Woensdag 19 december 2018, een tijdperk wordt afgesloten. Dertig jaar socialistisch burgemeesterschap wordt ten grave gedragen. Wat ooit begon als een eclatante overwinning op de CVP eindigde als een stemmendebacle in een sfeer van schandalen en slechte communicatie.
De kartelpartner voor wie delen heilig is wist handig de zegezekere socialisten in een figurantenrol te duwen en de postjes onder de groene geloofsgenoten te verdelen. De ooit bejubelde kroonprins die gedegradeerd werd tot “Vlaams parlementslid die het daar goed zou doen”, keerde terug als een overwinnaar met een missie, maar aan handen en voeten gekluisterd met donkergroene ketens.
De Ghelamco-arena en het schilderij van Karl Meersman aan mijn muur, met Termont en Balthazar, met tabberd, strop en een stapel munten op het hoofd, zullen blijvende getuigen zijn van de neergang van één van de populairste burgemeesters in Vlaanderen.
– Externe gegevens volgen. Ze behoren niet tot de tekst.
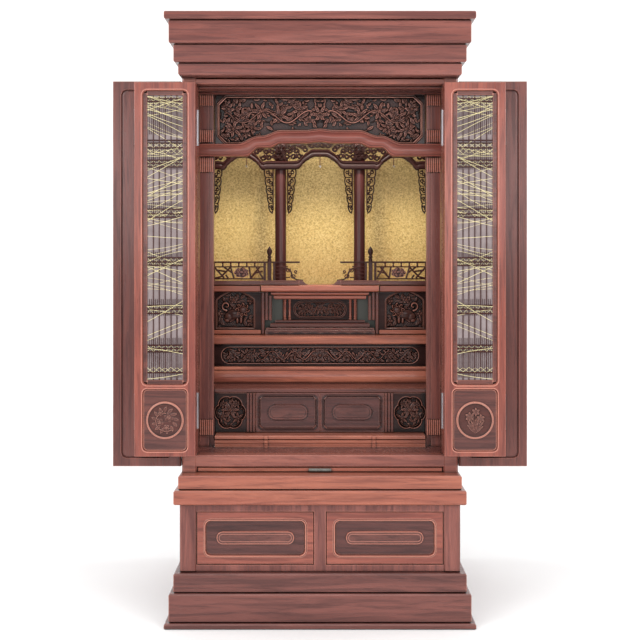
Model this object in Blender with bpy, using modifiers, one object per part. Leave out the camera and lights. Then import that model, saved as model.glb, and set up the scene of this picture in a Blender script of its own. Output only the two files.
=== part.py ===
"""Household altar cabinet with its doors folded open.

The frame has its origin on the floor under the middle of the cabinet's box,
+X to the right, +Y to the back and +Z up. All lengths are in metres.
"""
import math

import bmesh
import bpy
from mathutils import Matrix, Vector, geometry

for thing in list(bpy.data.objects):
    bpy.data.objects.remove(thing, do_unlink=True)

# Outer sizes
depth = 0.540                 # front of the plinth's foot to the back
body_half = 0.303             # half the cabinet's width over its posts
gap = 0.0003                  # kept between pieces that touch
tier_step = 0.009             # each tier of plinth and crown steps out by this
tier_lip = 0.003              # the smallest tier stands this far proud of the body
tier_round = 0.0025           # eased edges of the tiers
back_step = 0.02              # how far a tier's back steps in, per metre its front does

# Heights, from the floor up
foot_height = 0.012
plinth_lower_height = 0.061
plinth_upper_height = 0.041
stand_height = 0.147
cornice_lower_height = 0.031
cornice_upper_height = 0.0306
shelf_bay_height = 0.0115
sill_height = 0.0262
opening_height = 0.8142
header_height = 0.0125
crown_heights = (0.027, 0.039, 0.050, 0.017)

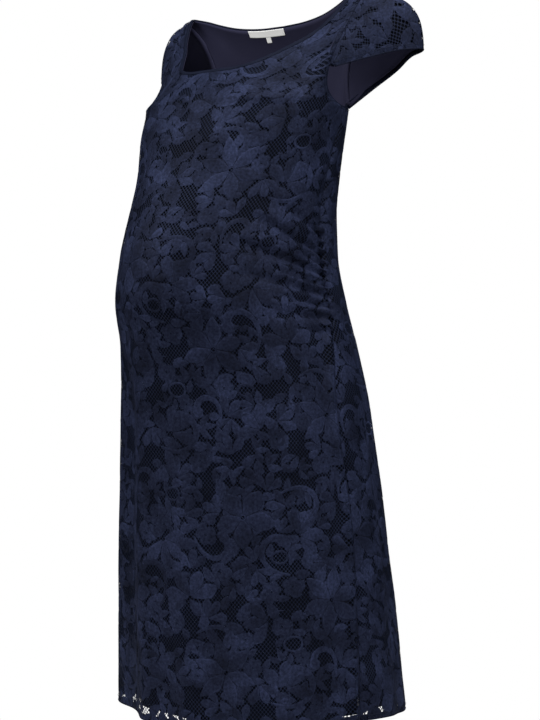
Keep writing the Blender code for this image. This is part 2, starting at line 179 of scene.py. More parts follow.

Piqueur is ondertussen gepluimd, dus van een verlengd verblijf op een yacht in de Middellandse zee zal geen sprake meer zijn. Zijn blauwe zeloot, 18 jaar trouwe schepen, bestuurder in Publipart en voor zijn baas bedenker van menige constructie die het daglicht eerder schuwen en de kiezer dom houden, is kaltgestellt. De messen in zijn rug zitten nu al tussen zijn tanden. De scribenten van de lokale pers, ooit de trouwe bondgenoten van Termont en de herauten van de ontelbare weldaden van paars-groen, zijn gedegradeerd tot verzuurde non-believers. Het wordt dus Dehaene-gewijs een permanente “geen commentaar”.
De ongebreidelde drang om van zijn stad de grootse, beste stad van het land te maken, sierde de man die even goed kon onderhandelen met ondernemers als met vakbonden. Een combattieve Termont kon in zijn ééntje Meulestedebrug open houden en de band bij Volvo draaiende. Hij kon Brazilianen overtuigen de samba in Vlaanderen te dansen en Nederlanders een grotere sluis te graven. Maar hij was tevens mandatenkampioen en verzamelaar van trofeeën waarvan geen enkele Gentenaar wist waar ze voor stonden. Met Eurocities leefde hij in een pretpark voor gelijkgestemden. Ondertussen woekerde de schimmel lustig verder op de muren van de huisjes in de Sint-Bernadettestraat en bereikte de kinderarmoede ongekende hoogtes. De woningnood piekt maar de luxeappartementen schieten als paddenstoelen uit de grond. De ongeletterdheid werd geïmporteerd maar de gesubsidieerde culturele masturbatie werd gestuwd naar ongekende hoogtes. Als nooit te voren kirden de culturo’s van plezier bij het zien van een blote Adam en Eva op de planken van het NTG en voor de ogen van een klasje twaalfjarigen.
De progressieve obsessie van gelijkheid legt steeds meer de naakte waarheid van de ongelijkheid vast. De uiterlijke tekenen van onderdrukking en religieuze waanzin halen het hoogste echelon van de lokale politiek. Het is nog maar de vraag of de jonge, enthousiaste en breedsprakerige blauwe burgemeester de fetisj van de Verlichting zal heiligen of eerder zal begraven. Liever de sjerp om de buik én de hoofddoek op het hoofd dan omgekeerd? Benieuwd of hij aan de juiste kant van de geschiedenis belandt, samen met Charles Michel.
Wie weet schrijven we reeds in 2019 dat we de no nonsense Termont missen. Zijn triomfboog aan het eind van de afgebroken B401 komt er allicht niet. Maar zijn arena staat toch maar mooi te blinken aan de Ottergemse Steenweg. De volgende titel van de Buffalo’s mogen ze gerust aan hem opdragen.
Daniel Termont verdwijnt met stille trom maar ik ben niet zeker of het orkest dat hij nalaat ooit nog de juiste noot zal vinden.